Quote exactly the lines spanning from the top of the data below to the line that contains "make_face()", including both.

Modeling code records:
▬▬▬

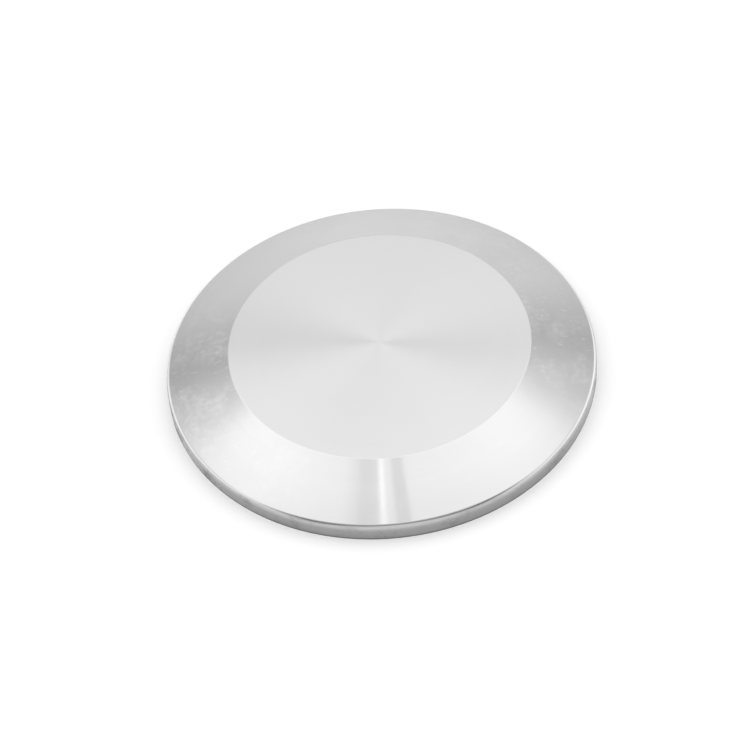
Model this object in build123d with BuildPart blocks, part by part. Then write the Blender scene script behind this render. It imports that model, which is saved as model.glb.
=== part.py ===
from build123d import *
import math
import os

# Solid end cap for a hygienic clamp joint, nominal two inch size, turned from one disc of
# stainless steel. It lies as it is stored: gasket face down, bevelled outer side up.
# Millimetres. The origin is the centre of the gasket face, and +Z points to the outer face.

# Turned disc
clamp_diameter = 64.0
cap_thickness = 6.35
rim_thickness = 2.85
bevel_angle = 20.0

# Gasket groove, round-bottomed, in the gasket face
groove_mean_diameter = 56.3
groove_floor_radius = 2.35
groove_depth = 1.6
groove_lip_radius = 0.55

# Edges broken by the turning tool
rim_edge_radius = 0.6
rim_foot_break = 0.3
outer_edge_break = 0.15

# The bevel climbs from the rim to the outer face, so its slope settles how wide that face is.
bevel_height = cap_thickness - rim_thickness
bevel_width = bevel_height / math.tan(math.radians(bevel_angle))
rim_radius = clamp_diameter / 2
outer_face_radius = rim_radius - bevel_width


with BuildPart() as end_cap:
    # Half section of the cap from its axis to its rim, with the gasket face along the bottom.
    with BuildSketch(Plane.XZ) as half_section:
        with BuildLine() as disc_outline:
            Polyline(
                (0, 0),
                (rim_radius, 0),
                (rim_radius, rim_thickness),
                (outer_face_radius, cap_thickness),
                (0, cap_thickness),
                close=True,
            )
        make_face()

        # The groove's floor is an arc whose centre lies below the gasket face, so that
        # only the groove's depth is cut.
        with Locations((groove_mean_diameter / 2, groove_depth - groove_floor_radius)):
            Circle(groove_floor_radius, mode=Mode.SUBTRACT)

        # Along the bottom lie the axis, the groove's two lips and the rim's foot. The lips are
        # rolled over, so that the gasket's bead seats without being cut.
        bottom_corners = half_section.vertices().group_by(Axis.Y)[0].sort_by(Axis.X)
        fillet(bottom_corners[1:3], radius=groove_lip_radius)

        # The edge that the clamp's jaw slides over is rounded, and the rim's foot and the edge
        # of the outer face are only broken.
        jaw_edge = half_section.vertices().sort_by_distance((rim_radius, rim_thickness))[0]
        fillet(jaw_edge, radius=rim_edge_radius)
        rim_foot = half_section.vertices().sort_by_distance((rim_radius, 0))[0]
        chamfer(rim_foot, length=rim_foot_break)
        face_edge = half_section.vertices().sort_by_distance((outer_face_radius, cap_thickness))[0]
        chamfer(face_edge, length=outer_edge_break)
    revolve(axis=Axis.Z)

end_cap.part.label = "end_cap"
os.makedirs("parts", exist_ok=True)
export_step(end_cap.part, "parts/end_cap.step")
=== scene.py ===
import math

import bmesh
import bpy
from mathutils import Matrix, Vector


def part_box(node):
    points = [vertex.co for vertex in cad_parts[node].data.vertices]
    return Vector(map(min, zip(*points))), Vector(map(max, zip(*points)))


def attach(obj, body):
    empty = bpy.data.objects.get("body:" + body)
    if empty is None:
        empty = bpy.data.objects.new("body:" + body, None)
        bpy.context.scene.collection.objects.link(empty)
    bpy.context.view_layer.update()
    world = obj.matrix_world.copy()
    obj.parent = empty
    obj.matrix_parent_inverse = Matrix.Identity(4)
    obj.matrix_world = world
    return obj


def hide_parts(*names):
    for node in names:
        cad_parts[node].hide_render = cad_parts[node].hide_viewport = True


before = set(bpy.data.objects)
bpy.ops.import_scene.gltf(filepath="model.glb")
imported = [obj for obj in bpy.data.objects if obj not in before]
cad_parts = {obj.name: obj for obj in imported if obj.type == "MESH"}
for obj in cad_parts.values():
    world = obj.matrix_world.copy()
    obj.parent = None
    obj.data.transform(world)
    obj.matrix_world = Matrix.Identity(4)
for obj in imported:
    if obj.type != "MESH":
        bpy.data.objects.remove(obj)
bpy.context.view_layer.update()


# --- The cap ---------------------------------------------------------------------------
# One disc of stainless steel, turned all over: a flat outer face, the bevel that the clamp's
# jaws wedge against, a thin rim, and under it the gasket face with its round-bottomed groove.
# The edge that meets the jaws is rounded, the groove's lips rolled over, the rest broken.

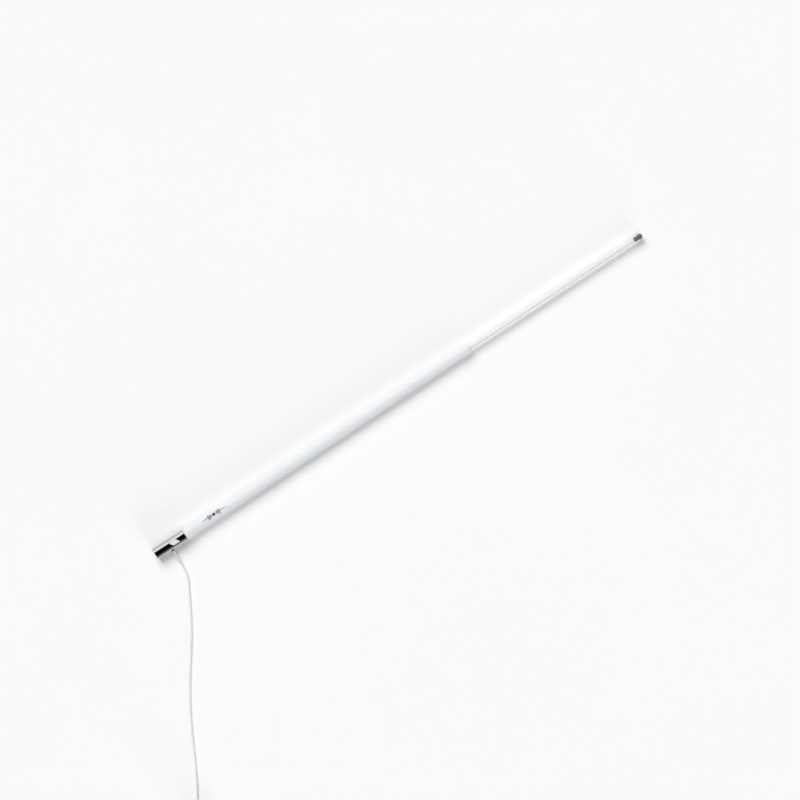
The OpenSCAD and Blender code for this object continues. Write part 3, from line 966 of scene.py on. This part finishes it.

▬▬▬

• [Solution to the problem]
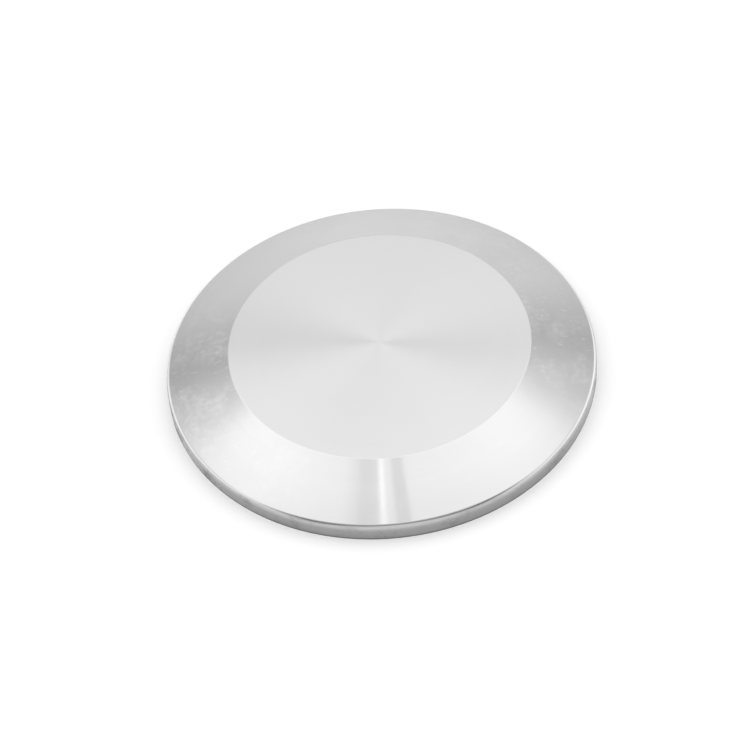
Model this object in build123d with BuildPart blocks, part by part. Then write the Blender scene script behind this render. It imports that model, which is saved as model.glb.
=== part.py ===
from build123d import *
import math
import os

# Solid end cap for a hygienic clamp joint, nominal two inch size, turned from one disc of
# stainless steel. It lies as it is stored: gasket face down, bevelled outer side up.
# Millimetres. The origin is the centre of the gasket face, and +Z points to the outer face.

# Turned disc
clamp_diameter = 64.0
cap_thickness = 6.35
rim_thickness = 2.85
bevel_angle = 20.0

# Gasket groove, round-bottomed, in the gasket face
groove_mean_diameter = 56.3
groove_floor_radius = 2.35
groove_depth = 1.6
groove_lip_radius = 0.55

# Edges broken by the turning tool
rim_edge_radius = 0.6
rim_foot_break = 0.3
outer_edge_break = 0.15

# The bevel climbs from the rim to the outer face, so its slope settles how wide that face is.
bevel_height = cap_thickness - rim_thickness
bevel_width = bevel_height / math.tan(math.radians(bevel_angle))
rim_radius = clamp_diameter / 2
outer_face_radius = rim_radius - bevel_width


with BuildPart() as end_cap:
    # Half section of the cap from its axis to its rim, with the gasket face along the bottom.
    with BuildSketch(Plane.XZ) as half_section:
        with BuildLine() as disc_outline:
            Polyline(
                (0, 0),
                (rim_radius, 0),
                (rim_radius, rim_thickness),
                (outer_face_radius, cap_thickness),
                (0, cap_thickness),
                close=True,
            )
        make_face()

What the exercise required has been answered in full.